MariaDB [prometheusconfig]> select * from alerts where id in (8,9,23)\G
*************************** 1. row ***************************
         id: 8
 project_id: 12
       name: ToolsDBReplicationError
       expr: mysql_slave_status_last_sql_errno{project="tools"} + mysql_slave_status_last_io_errno{project="tools"} != 0
   duration: 5m
   severity: critical
annotations: {"summary": "ToolsDB replication is broken on {{ $labels.instance }} (errno {{ $value }})", "runbook": "https://wikitech.wikimedia.org/wiki/Portal:Toolforge/Admin/Runbooks/ToolsDBReplication"}
*************************** 2. row ***************************
         id: 9
 project_id: 12
       name: ToolsDBReplicationLagIsTooHigh
       expr: mysql_slave_status_seconds_behind_master{project="tools"} > 3600
   duration: 1m
   severity: warning
annotations: {"summary": "ToolsDB replication on {{ $labels.instance }} is lagging behind the primary, the current lag is {{ $value }}", "runbook": "https://wikitech.wikimedia.org/wiki/Portal:Toolforge/Admin/Runbooks/ToolsDBReplication"}
*************************** 3. row ***************************
         id: 23
 project_id: 12
       name: ToolsDBReplicationMissing
       expr: mysql_global_status_slaves_running{project="tools"}+mysql_global_status_slaves_connected{project="tools"} == 0
   duration: 5m
   severity: critical
annotations: {"summary": "ToolsDB replication is not running on {{ $labels.instance }} (errno {{ $value }})", "runbook": "https://wikitech.wikimedia.org/wiki/Portal:Toolforge/Admin/Runbooks/ToolsDBReplication"}
3 rows in set (0.002 sec)

I also renamed the existing runbook for ReplicationLag to cover all 3 alerts: https://wikitech.wikimedia.org/wiki/Portal:Toolforge/Admin/Runbooks/ToolsDBReplication

fnegri triaged this task as Medium priority.Nov 14 2023, 5:26 PM

@taavi @ABran-WMF could you please review the alerts in my previous comment and let me know if you would add or change anything?

I checked that both ToolsDBReplicationMissing and ToolsDBReplicationError would have fired last week, as expected.

An interesting aside is that both mysql_global_status_slaves_running and mysql_global_status_slave_running (without the s) exist, but have different meanings and behaviours... they map to Slaves_running and Slave_running as described here.

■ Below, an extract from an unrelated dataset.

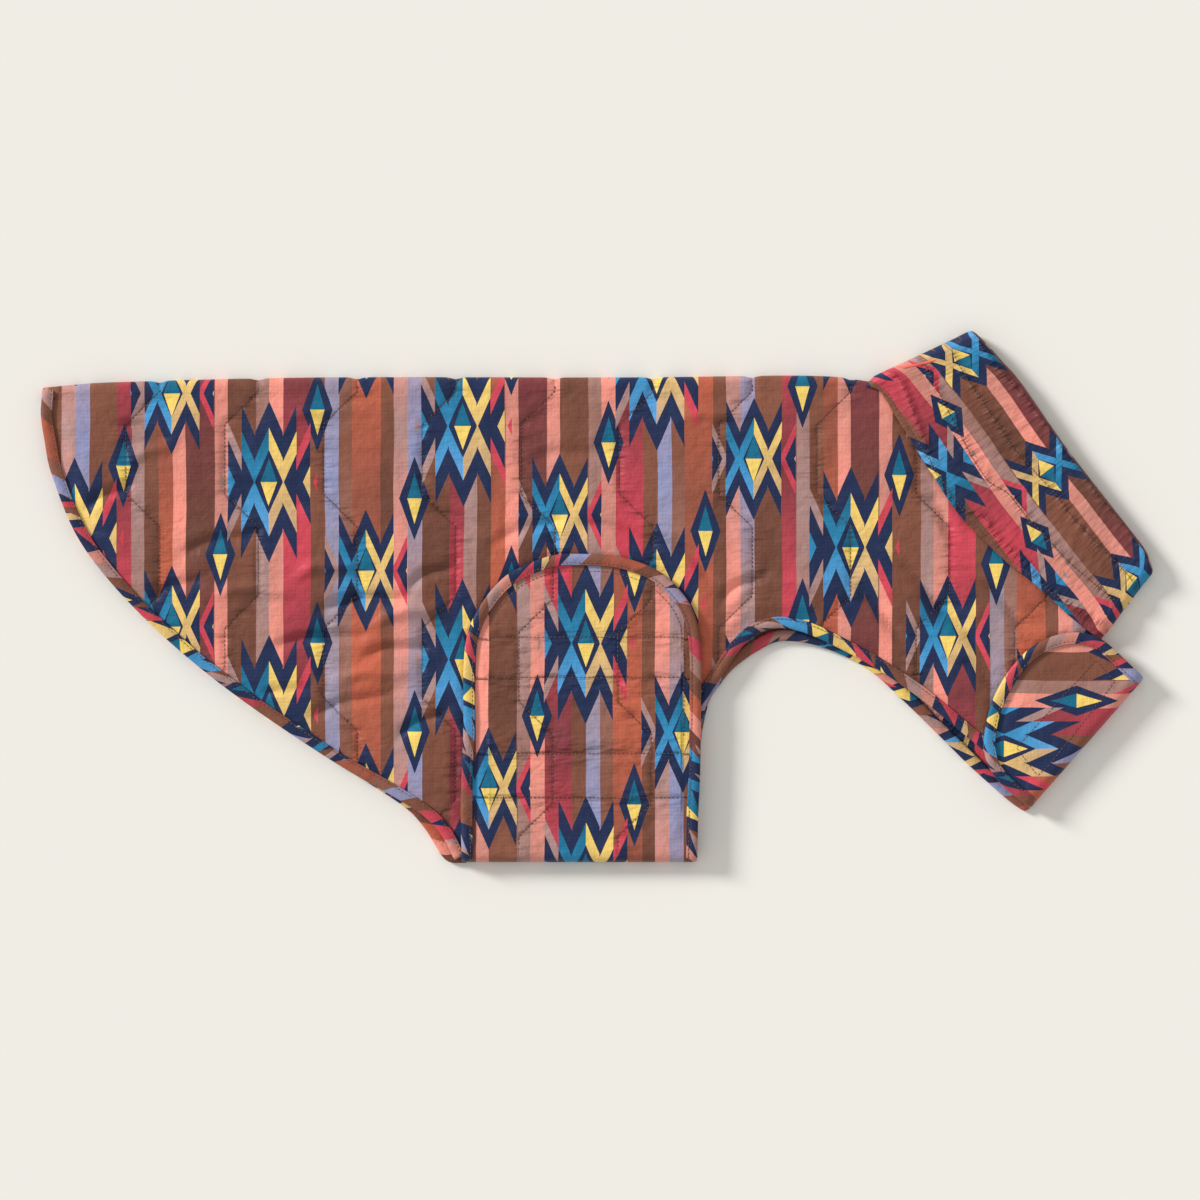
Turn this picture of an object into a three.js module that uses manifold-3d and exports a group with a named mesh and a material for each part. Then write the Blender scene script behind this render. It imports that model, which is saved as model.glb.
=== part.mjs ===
// Quilted dog winter coat, closed and laid flat on its side, folded along the spine.
// Millimetres, +Z up. The tail end is at -X, the collar at +X, the spine fold at +Y.
import * as THREE from "three";
import Module from "manifold-3d";
import { mergeVertices } from "three/addons/utils/BufferGeometryUtils.js";

const wasm = await Module();
wasm.setup();

// Heights of the layers, from the surface that the coat lies on.
const FAR_TOP = 3.0; // far side of the coat: flat underside at 0
const NEAR_LOW = 4.4; // plain inside face of the near side
const NEAR_TOP = 7.4; // crown of its quilted channels
const FLAP_LOW = 8.2; // inside face of the strap ends that lie on the near side
const FLAP_TOP = 11.2;
const QUILT_DEPTH = 1.6; // a sewn line lies this far below the crown
const SEAM = 0.3; // clearance at every seam

// Bias binding: a folded strip over every free edge.
const BIND_WIDTH = 6.3;
const BIND_HALF = 1.9; // half of its thickness
const BIND_WALL = 1.0;
const FAR_MID = BIND_HALF;
const NEAR_MID = 6.0;
const FLAP_MID = FLAP_LOW + BIND_HALF;
const EDGE_HALF = BIND_HALF - BIND_WALL - SEAM; // the cloth's edge inside the binding
const WRAP_STEPS = 5; // steps of an edge round a fold

// Quilting: parallel stepped lines along the coat.
const CHANNEL = 54.2; // from one sewn line to the next
const BODY_LINES = { first: -314.5, count: 12, shift: 0 }; // X of the line nearest the tail
const FLAP_LINES = { first: -152.9, count: 5, shift: 114 };
const STEP_WIDTH = 18.5; // sideways step of a sewn line
const STEP_PERIOD = 112; // length of one full step pattern
const STEP_START = 95.5; // Y where a straight run begins
const RUN = 38;
const SLANT = 18;
const PUFF = [
  { across: 0, rise: 0 },
  { across: 0.1, rise: 0.55 },
  { across: 0.28, rise: 0.94 },
  { across: 0.5, rise: 1 },
  { across: 0.72, rise: 0.94 },
  { across: 0.9, rise: 0.55 },
];

const xy = (rows) => rows.map(([x, y]) => new THREE.Vector2(x, y));

// Outlines in plan, columns X and Y.
const SPINE = xy([
  [-330, 113], [-306, 115], [-262, 119], [-152, 121.5], [13, 121.5], [101, 122.5],
  [134, 121.5], [146, 119.5], [154, 119.6], [168, 125.8], [184.5, 133.5], [230, 150],
]);
const NEAR_HEM = xy([
  [-306.5, 110], [-307, 101], [-305, 87], [-300.5, 66.5], [-284, 29], [-251, -10],
  [-207, -48], [-152, -86], [-108, -113], [-93.5, -122], [-85, -130], [-79, -137],
]);
const FAR_HEM = xy([
  [-306.5, 110], [-307, 101], [-305, 87], [-300.5, 66.5], [-284, 29], [-251, -10],
  [-207, -48], [-152, -86], [-130, -100], [-108, -115], [-97, -127], [-83, -139],
]);
const FLAP = xy([
  [-76, -137], [-76.5, -111], [-75, -69.5], [-75, -39.5], [-72.5, -18.5], [-64, -1],
  [-49, 14.5], [-27, 23.5], [-7.5, 24.5], [11, 23], [31.5, 15.5], [46, 2],
  [53, -12], [55.5, -30], [55.5, -55.5], [55, -95], [54, -117.5], [53.5, -137],
]);
const NEAR_ARMHOLE = xy([
  [51, -136], [52, -105.5], [54, -80.5], [59, -56.5], [67, -42.5], [80, -24.5],
  [93, -17], [107.5, -17.5], [127.5, -25.5], [154, -40], [179, -57.5], [204.5, -78.5],
  [218, -89], [231, -91], [245, -82], [264, -61], [279, -43], [280, -32], [272, -23],
]);
const FAR_ARMHOLE = xy([
  [54.4, -103.85], [54.6, -92], [56, -75], [60, -57], [67, -46], [74, -38], [86.5, -29],
  [100, -23.5], [121, -26.5], [146, -38], [167, -56.5], [188.5, -77.5],
  [201.5, -90.5], [213, -100], [224, -109],
]);
const TAB = xy([
  [231.5, -111.5], [221, -103], [214, -94], [211, -86], [210.5, -76], [214, -59],
  [221.5, -43.5], [233, -29.5], [247, -21], [262, -18.5], [276, -23], [294.4, -39.6],
]);
const COLLAR_FOLD = xy([
  [208, 140.5], [214.5, 136.5], [220, 131], [231, 118.5], [255, 84], [277, 55.5],
  [288, 41.5], [299, 27], [302, 20],
]);
const COLLAR_HEM = xy([
  [154, 115], [160, 104], [166.5, 93.5], [176.5, 78], [205.5, 38], [230.5, 15],
  [243.5, 4.5], [261, -9], [272.5, -15.5],
]);
const BELLY_FOLD_Y = -145; // outer edge of the belly band's fold
const BAND_TURN_Y = -138.7; // where the band's edges start to turn round the fold
const BELLY_SEAM_Y = -104; // seam of the belly band on the far side
const STRAP_FOLD = [new THREE.Vector2(299, -43.5), new THREE.Vector2(238.5, -112.5)];
const STRAP_SEAM = 26; // from the strap's fold to its seam on the far side
const NECK_SEAM = 0.68; // of the collar's fall, from its fold to its hem

// A smooth line through points, kept only where it turns or gets long.
function trace(points, longest = 24, sharpest = 0.15) {
  const line = new THREE.SplineCurve(points);
  const fine = line.getSpacedPoints(Math.ceil(line.getLength() / 2));
  const kept = [fine[0]];
  let turned = 0;
  for (let i = 1; i < fine.length - 1; i++) {
    const before = fine[i].clone().sub(fine[i - 1]);
    const after = fine[i + 1].clone().sub(fine[i]);
    turned += Math.abs(before.angleTo(after));
    const far = fine[i].distanceTo(kept[kept.length - 1]) > longest;
    if (far || turned > sharpest) {
      kept.push(fine[i]);
      turned = 0;
    }
  }
  kept.push(fine[fine.length - 1]);
  return kept;
}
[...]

We could check both, and optionally also check slave_io_running and slave_sql_running, but I think what I added so far should cover most (or hopefully all!) of the edge cases.

I think creating a synthetic indicator of slave_io_running + slave_sql_running and check if the value is < 2 could be good. Otherwise the alerts you're suggesting are looking great!

@ABran-WMF I thought of adding something similar (slave_io_running + slave_sql_running > 2), but I suspect then I would see a duplicate alert every time there is a replication error, because both that alert would fail, and the existing one checking mysql_slave_status_last_sql_errno + mysql_slave_status_last_io_errno. If you cannot think of a situation where one alert would trigger, but the other would not, I'm inclined to only keep the existing alert for now.

Resolving for now, we can open a new task if we find edge cases where the current alerts are not enough.